The data suggests that Hacker Dojo is in good company. According to the ACFE report, weak internal controls were responsible for nearly half of all frauds studied.
Simply having controls in place goes a long way toward mitigating the damage of fraud cases. In an analysis of 18 common antifraud controls, the ACFE study found that all 18 correlated with some reduction in the total amount of the theft. Among the most effective preventive measures: a code of conduct (56% reduction), proactive data monitoring/analysis (52% reduction) and surprise audits (51% reduction).
The data monitoring and analytics warrant particular attention because there are so many tools available today that make that kind of oversight possible. With the right financial tools in place to monitor what money is being spent, by whom, and where, team members in finance and across the organization can focus on strategic initiatives that will move the company forward knowing that the administrative labor of monitoring the money is covered.
A shared credit card led to less transparency, not more
A shared credit card may have seemed, at the time, like a good idea to the Hacker Dojo team, in line with the hacker values of transparency and accessibility. But the reality is that shared credit cards often lead to less transparency, not more, and they further widen the window for potential fraud.
That was certainly the case at Hacker Dojo. By the time the board began their investigation, they had difficulty determining how much money had been spent and which expenses were or were not legitimately tied to the Dojo’s operations. Speaking to the Mountain View Voice a month after the incident had come to light, Banerjee said that Dojo staff had been able to locate “only a fraction of the receipts and cashier’s checks written over the last years.”
Banerjee also called the Dojo’s bookkeeping methods into question, stating that the records featured “inexact approximations or in some cases what she believed could be outright falsified numbers,” according to the Voice.

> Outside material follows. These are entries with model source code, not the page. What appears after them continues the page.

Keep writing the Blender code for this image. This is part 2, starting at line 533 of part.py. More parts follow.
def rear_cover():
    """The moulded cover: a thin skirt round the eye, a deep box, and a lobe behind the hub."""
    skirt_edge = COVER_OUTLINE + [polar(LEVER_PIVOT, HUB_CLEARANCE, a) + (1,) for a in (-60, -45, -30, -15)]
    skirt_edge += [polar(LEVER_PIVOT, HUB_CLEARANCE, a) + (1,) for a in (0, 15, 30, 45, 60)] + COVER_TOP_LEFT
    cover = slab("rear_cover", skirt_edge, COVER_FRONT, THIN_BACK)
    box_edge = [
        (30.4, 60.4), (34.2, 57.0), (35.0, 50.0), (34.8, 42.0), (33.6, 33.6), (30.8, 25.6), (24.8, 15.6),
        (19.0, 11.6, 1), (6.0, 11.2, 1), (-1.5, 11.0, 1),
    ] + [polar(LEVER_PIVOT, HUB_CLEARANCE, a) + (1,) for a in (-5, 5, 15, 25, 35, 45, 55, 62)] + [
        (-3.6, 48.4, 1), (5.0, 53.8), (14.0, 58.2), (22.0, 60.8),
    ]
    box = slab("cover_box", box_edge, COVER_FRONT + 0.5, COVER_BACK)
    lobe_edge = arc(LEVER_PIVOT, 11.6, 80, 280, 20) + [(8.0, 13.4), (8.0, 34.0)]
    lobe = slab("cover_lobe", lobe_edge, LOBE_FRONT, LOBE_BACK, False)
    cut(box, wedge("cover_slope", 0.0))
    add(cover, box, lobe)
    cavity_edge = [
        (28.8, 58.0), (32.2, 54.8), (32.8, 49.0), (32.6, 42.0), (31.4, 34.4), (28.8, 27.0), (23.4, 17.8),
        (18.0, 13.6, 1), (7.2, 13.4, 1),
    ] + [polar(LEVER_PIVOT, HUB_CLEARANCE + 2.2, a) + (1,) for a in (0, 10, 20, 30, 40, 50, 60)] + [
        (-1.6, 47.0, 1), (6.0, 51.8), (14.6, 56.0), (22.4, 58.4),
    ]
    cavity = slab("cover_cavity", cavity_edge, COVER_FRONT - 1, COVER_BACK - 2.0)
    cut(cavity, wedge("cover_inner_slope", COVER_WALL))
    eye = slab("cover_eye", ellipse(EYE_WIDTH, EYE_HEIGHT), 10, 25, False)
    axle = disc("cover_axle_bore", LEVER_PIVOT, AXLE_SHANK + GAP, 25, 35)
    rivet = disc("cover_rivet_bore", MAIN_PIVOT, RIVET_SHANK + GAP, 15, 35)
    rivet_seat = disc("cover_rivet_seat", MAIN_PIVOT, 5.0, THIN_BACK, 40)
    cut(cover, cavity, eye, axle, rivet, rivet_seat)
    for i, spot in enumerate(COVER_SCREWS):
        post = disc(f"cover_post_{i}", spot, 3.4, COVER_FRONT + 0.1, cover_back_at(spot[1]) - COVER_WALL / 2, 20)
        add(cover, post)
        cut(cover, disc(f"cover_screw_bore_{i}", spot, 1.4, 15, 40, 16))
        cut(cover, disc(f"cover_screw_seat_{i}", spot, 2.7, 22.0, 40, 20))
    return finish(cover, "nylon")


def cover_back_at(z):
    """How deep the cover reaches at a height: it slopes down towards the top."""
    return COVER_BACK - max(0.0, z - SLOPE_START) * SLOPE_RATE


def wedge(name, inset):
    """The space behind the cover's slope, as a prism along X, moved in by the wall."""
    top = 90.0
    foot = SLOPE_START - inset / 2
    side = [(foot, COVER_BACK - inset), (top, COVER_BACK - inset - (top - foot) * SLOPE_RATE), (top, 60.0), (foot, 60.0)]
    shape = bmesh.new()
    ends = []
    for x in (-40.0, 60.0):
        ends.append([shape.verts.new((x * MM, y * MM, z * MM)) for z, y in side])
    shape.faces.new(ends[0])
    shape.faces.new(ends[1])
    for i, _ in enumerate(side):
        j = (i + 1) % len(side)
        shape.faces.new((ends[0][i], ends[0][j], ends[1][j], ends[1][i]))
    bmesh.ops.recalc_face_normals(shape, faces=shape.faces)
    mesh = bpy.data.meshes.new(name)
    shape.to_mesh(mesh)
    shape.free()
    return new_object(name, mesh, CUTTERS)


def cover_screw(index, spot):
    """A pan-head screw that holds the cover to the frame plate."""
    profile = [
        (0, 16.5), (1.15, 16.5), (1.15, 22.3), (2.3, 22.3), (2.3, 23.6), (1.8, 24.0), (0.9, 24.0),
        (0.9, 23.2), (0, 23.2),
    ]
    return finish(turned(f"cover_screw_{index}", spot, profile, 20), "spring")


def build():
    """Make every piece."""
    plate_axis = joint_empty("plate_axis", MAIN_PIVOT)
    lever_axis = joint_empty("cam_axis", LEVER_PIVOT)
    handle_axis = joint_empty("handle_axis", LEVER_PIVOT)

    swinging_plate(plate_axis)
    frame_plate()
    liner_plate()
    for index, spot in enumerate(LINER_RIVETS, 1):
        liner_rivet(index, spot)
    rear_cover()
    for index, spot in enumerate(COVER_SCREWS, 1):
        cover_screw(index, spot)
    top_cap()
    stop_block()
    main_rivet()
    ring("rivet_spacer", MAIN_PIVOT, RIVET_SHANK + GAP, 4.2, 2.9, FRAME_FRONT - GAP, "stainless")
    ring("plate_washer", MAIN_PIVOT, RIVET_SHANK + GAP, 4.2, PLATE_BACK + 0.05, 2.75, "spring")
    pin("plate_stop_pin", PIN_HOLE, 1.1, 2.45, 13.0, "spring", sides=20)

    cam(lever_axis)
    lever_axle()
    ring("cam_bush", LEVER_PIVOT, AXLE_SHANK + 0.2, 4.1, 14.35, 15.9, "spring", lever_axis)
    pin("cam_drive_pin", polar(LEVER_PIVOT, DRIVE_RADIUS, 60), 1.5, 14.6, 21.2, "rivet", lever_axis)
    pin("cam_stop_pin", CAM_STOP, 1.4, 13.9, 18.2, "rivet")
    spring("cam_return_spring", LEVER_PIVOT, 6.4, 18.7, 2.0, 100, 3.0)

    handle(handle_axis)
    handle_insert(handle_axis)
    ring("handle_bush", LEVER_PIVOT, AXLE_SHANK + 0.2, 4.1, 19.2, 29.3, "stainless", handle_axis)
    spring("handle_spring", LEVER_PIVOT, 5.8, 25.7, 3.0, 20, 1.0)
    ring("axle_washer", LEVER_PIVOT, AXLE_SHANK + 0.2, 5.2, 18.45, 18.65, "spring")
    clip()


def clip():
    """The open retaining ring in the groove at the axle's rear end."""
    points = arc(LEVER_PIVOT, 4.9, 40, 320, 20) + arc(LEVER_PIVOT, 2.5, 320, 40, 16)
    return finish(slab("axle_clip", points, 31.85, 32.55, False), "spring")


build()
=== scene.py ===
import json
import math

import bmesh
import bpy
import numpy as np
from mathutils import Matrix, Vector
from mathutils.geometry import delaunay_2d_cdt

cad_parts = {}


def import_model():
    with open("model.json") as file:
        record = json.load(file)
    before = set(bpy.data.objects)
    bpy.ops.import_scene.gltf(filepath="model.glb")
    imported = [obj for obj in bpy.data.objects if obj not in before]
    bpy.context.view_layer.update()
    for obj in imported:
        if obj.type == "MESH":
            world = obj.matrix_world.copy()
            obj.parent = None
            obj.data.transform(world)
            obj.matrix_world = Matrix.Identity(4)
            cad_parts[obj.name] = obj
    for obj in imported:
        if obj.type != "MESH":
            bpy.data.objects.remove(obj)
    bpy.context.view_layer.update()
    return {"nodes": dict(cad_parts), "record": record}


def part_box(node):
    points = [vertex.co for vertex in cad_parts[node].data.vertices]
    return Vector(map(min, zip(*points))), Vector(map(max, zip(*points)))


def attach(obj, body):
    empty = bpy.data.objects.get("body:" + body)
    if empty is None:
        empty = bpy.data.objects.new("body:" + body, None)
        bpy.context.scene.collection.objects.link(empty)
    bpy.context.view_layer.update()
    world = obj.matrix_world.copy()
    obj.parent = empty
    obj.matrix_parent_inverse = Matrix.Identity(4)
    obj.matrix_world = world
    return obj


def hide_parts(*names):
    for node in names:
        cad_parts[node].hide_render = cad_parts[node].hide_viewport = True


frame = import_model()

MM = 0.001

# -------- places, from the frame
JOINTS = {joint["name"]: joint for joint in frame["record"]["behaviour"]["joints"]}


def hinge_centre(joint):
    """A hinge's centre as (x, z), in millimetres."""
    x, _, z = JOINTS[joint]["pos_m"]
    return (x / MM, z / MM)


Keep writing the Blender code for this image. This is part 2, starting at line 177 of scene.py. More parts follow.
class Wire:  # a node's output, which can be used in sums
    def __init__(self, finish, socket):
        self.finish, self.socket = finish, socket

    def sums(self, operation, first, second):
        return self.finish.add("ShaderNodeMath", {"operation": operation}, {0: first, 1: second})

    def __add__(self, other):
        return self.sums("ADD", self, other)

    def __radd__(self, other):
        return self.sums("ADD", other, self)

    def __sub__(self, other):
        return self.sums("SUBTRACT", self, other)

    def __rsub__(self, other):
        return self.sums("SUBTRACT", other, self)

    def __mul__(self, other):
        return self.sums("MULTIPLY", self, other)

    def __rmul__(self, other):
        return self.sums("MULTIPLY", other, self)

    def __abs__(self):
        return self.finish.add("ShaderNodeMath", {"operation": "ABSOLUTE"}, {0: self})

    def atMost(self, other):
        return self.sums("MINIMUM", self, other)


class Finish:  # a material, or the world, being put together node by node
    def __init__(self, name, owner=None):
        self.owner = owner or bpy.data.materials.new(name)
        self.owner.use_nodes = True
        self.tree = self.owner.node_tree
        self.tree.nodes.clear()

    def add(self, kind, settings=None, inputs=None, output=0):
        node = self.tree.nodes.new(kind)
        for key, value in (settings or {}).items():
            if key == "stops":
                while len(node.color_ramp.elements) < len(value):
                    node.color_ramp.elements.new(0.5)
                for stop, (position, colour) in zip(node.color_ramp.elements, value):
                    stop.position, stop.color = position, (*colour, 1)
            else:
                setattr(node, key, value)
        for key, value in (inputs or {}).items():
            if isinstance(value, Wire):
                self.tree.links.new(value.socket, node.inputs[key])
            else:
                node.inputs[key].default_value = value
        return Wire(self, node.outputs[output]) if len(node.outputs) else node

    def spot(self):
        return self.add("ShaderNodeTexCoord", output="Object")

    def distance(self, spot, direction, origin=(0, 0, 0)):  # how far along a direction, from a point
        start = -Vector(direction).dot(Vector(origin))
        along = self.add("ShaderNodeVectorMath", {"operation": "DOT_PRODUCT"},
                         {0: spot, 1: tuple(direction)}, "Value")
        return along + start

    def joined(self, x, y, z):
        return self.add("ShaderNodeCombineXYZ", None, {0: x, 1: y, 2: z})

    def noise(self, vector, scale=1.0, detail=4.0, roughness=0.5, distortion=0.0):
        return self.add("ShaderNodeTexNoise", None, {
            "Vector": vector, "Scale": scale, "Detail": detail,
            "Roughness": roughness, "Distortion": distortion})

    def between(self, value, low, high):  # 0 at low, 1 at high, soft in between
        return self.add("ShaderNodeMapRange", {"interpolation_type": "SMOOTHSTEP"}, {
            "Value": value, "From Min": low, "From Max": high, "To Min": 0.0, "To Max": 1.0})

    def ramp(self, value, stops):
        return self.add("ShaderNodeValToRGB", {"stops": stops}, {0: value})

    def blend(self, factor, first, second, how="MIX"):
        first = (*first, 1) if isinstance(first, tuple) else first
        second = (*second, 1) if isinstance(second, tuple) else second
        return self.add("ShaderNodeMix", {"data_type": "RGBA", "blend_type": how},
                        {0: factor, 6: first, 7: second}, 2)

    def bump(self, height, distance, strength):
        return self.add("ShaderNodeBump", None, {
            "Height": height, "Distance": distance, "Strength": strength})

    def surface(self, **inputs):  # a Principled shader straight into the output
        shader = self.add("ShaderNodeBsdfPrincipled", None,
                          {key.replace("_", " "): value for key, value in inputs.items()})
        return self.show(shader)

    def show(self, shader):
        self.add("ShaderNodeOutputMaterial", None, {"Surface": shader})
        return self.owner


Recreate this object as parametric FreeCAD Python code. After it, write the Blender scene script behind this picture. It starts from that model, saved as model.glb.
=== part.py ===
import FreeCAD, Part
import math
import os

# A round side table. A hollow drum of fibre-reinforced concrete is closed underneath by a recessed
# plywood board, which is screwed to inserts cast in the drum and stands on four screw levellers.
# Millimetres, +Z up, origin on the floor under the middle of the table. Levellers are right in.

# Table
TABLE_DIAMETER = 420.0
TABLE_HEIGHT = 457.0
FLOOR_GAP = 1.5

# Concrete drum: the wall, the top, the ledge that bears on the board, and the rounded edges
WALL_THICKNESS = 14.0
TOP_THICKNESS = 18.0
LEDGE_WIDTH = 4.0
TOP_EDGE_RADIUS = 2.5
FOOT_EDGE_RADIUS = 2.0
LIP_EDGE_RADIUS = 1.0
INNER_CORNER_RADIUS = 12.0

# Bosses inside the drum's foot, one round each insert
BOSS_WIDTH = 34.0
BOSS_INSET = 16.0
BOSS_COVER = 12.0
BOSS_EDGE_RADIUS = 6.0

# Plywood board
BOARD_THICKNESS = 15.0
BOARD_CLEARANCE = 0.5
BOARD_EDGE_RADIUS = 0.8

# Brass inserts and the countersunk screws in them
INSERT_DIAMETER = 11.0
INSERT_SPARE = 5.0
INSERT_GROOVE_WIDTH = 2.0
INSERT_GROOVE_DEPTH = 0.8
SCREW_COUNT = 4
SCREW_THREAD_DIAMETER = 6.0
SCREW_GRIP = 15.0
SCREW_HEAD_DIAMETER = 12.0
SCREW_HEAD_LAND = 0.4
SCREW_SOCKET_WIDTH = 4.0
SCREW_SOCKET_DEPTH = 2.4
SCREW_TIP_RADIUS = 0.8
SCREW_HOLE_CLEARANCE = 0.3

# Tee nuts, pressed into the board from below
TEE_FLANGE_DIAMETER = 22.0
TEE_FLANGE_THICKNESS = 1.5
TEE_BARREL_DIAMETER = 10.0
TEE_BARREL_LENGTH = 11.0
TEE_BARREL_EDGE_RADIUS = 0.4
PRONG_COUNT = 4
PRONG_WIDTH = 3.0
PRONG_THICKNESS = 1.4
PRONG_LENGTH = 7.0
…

It’s not just Hacker Dojo: spending decisions are becoming more decentralized at organizations across the board, with more and more purchasing decisions being made outside of traditional billing departments.
It isn’t practical—or even desirable—to unring that bell. There are plenty of benefits to individual employees having the power to make spending decisions on their own. But the increase in financial agency has to go hand in hand with financial transparency that holds individuals accountable.
The irony of the Hacker Dojo incident is that it happened in the heart of the tech community, which has spent years producing tools aimed at increasing financial transparency and control. With the right tools in place to monitor the Dojo’s overall financial situation and with purchasing decisions going on across the organization on a day-to-day basis, the whole incident could have been avoided.
How to protect your organization from employee fraud
Three years after the incident, business is back to normal at Hacker Dojo. But what happened in 2016 serves as a cautionary tale. Openness and trust are a necessary part of any healthy organization, but they cannot take the place of clear financial policies and processes that limit fraud risk. These include:
- A clear expense policy outlining what purchases are and are not allowed with company cards
- Proactive approval controls that designate specific individuals to approve or deny purchase requests before any money is spent
- Virtual credit cards, rather than physical ones, so each purchase is traceable to the person who made it
- Real-time spend monitoring, not only during an audit
In addition, the ACFE report includes a checklist that organizations can use to assess their theft-prevention measures and develop a procedure for reportin g fraud.